At the beginning of the 17th century, Venice was Europe’s second largest city, and had become fabulously wealthy in the previous centuries as Europe’s main gateway to trade with the Far East. It was home to affluent merchants who ploughed their riches into all manner of cultural activity, decorating their palaces with the finest furniture, textiles and paintings and laying on private concerts for their friends. As such it was a place where there was a great deal of musical activity, providing lucrative employment for musicians and luthiers alike. For the next 200 years violin making thrived in the city, developing its unique identity and style, but it was perhaps when the luthiers turned their hand to making double basses that they were at their most unconstrained. This freedom of style is best seen in the variety of ways that they designed the bass heads.

Among the earliest Venetian instrument makers were the Sellas family. Giorgio Sellas probably arrived in the city of Venice in the late years of the 16th century having travelled from his native Füssen, where the family were well established. Although they are not considered as violin makers as such but makers of lutes and guitars, they brought to Venice the necessary skillset of instrument making and the concepts of running a successful commercial workshop.

The first Venetian instrument maker known to have made instruments of the violin family is Martin Kaiser. He was also a native of Füssen, arriving in Venice to work in Sellas’s workshop around 1630. He went on to establish his own business by 1652.

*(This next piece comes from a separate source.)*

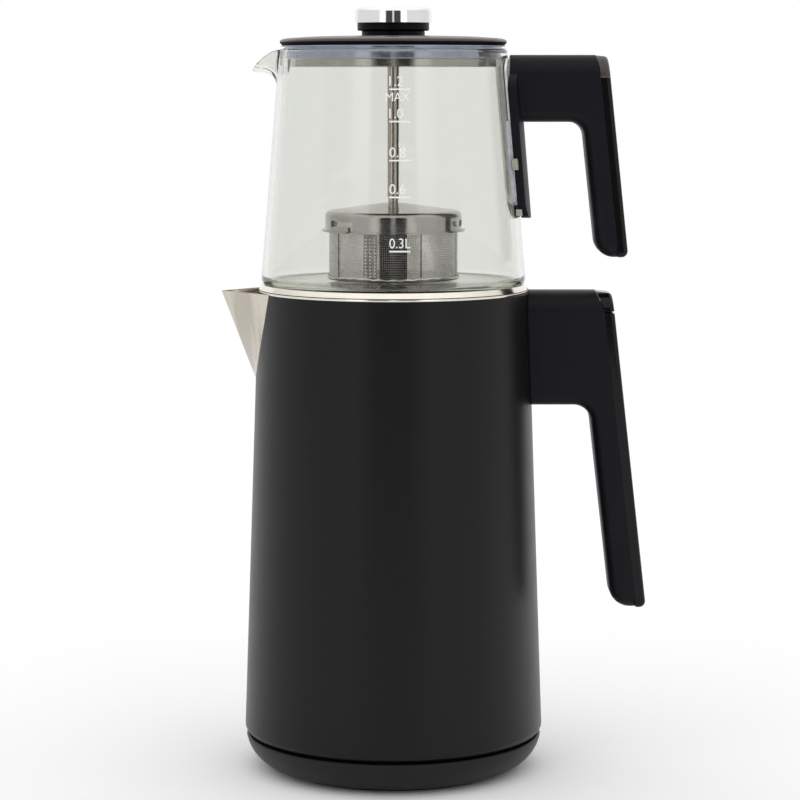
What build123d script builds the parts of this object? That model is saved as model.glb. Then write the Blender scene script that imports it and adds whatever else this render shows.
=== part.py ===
from build123d import *
import math
import os

# Automatic tea maker: an electric kettle on a round power base, with a glass teapot
# seated on the kettle's mouth.  Millimetres.  Z is up, the axis of every round piece
# is the Z axis, z = 0 is the table.  The pouring spouts point to -X and both handles
# to +X.

os.makedirs("parts", exist_ok=True)

# ---- clearances ----------------------------------------------------------------------
running_gap = 0.3        # between pieces that move past each other
fit_gap = 0.15           # between fixed pieces that are pushed together
weld_gap = 0.05          # between curved sheets that are welded or glued together
shaft_gap = 0.08         # radial play of a rod or pin in its bore
overcut = 1.0            # how far a cutter runs past the face that it opens
root_x = 40.0            # handles and cross holes start here, then are trimmed to the wall
far_x = 160.0            # well outside every handle

# ---- power base ----------------------------------------------------------------------
base_inset = 0.85        # the base is this much slimmer than the kettle's bottom edge
base_side_inset = 13.4   # the side curves in this much from its top to its foot
base_side_bow = 2.8      # and bulges this much from the straight line between them
base_wall = 2.2
base_height = 17.4       # top of the outer rim land
rim_edge = 0.8           # chamfer of the rim land
base_rim_land = 6.8      # flat land outside the recess for the kettle's underside
deck_depth = 4.0
foot_height = 1.6
foot_groove = 0.8
foot_width = 7.0
foot_inset = 3.0         # from the cover's edge
cover_inset = 14.4       # from the base's side
base_boss_inset = 12.0   # from the foot ring's inside
base_screw_count = 3
base_screw_length = 7.0
boss_radius = 3.6

# ---- cordless connector --------------------------------------------------------------
hub_radius = 17.5
hub_flange_radius = 22.0
hub_rise = 10.9          # above the deck
hub_edge = 0.8
slot_depth = 9.8
centre_bore = 3.4
inner_slot = (5.6, 8.5)
outer_slot = (11.0, 13.9)
contact_sheet = 0.6      # thickness of the sprung contact sleeves
contact_inset = 1.5      # the sleeves end below the hub's top, the rings above its slots' floor
pin_radius = 2.2
socket_ring_wall = 1.0
socket_radius = 20.0
socket_core_radius = 16.0
socket_flange = 3.9
snap_disc_radius = 9.5
snap_disc_thickness = 0.8

# ---- cord inlet at the back of the base ----------------------------------------------
cord_bore = 3.3
gland_wall = 1.2
gland_z = 7.4
gland_inset = 12.4       # it starts this far inside the base's side
gland_collar_length = 1.6
gland_proud = 3.0        # how far it stands out of the base's side
gland_collar_wall = 2.3
gland_boss_wall = 1.25   # of the boss that carries it through the curved side

# ---- kettle --------------------------------------------------------------------------
seam_gap = 0.9           # shadow line between base and kettle
kettle_height = 228.1
kettle_bottom_radius = 77.25
kettle_top_radius = 69.15
shell_wall = 0.9
shell_curl = 4.0         # rounding of the shell's bottom edge
shell_curl_deg = 72.0    # how far the curl turns under
air_gap = 2.6            # between the outer shell and the inner pot
pot_wall = 0.8
pot_corner = 6.0
cover_plate = 2.4
cover_lip = 5.0
cover_lip_wall = 1.8
cover_drop = 3.2         # the bottom cover sits this far up inside the shell
kettle_foot_width = 5.0
kettle_foot_inset = 4.6  # from the wall of the base's recess
well_wall = 2.0
heater_clearance = 11.0  # room for the connector between cover and heater plate
plate_thickness = 3.0
element_width = 7.0
element_inset = 4.0      # from the legs of the heater plate
element_height = 5.2
element_gap_deg = 30
element_corner = 2.0
terminal_inset_deg = 6
terminal_radius = 1.6
terminal_length = 4.0
leg_inset = 11.0         # from the heater plate's edge
leg_radius = 4.0
kettle_screw_count = 3
kettle_screw_length = 9.0

# ---- kettle spout and rim ------------------------------------------------------------
spout_reach = 19.45      # from the shell's top radius to the ridge at the spout's top
spout_rise = 0.7         # spout top above the shell's top edge
spout_foot_reach = 2.35  # from the shell's top radius to the ridge at its foot
spout_foot_drop = 43.4   # where the ridge leaves the shell, below the spout's top
spout_seam_inset = 6.75  # its edges meet the shell this far inside the shell's top radius
spout_wall = 0.8
spout_ridge_round = 1.6
spout_back = 19.15       # its sides run on to this far inside the shell's top radius
spout_steps = 6          # sections between its foot and its top
rim_skirt = 8.4
rim_bulge_inset = 0.2    # from the shell's top radius
rim_bulge_z = 1.8        # above the shell's top edge
rim_bulge_round = 0.35
rim_edge_width = 0.6
rim_sheet = 1.2
rim_rise = 4.4
rim_web_drop = 2.9       # underside of the rim's web, below the shell's top edge
pot_spout_overlap = 0.5  # the pot's spout window reaches this far up behind the rim's skirt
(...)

In 1685 Matteo Gofriller arrived in Venice from Bressanone in the Tyrol region to work for Kaiser, eventually marrying his daughter, Maddalana and took over the Kaiser workshop upon his father-in-law’s death in the 1690s. Gofriller can be regarded as the first maker of what is unambiguously a double bass. While the dimensions of his basses are clearly modelled upon those of Gasparo da Salò, he employed a round back with a break set lower than the Brescian instruments (as opposed to Gasparo’s flat-backed instruments) and the pegbox is sized to accommodate three or four strings (rather than the six-stringed configuration that Gasparo’s instruments are assumed to have used). The bottom of the pegbox is formed in the ‘clog heel’ style of the earlier Brescians although with a vestigial tongue at the bottom of the central spine. The side view of the head with a very round volute, perched on the pegbox with a minimal throat, was copied by later Venetian double bass makers, although they often departed from his rather conservative working of the fluting around the front of the volute and back of the pegbox. The f-holes are a refined interpretation of the Stainer pattern that sweep gracefully outwards with a delicate lower wing. Again, this style of f-hole was adopted by many of the later Venetians for their double basses.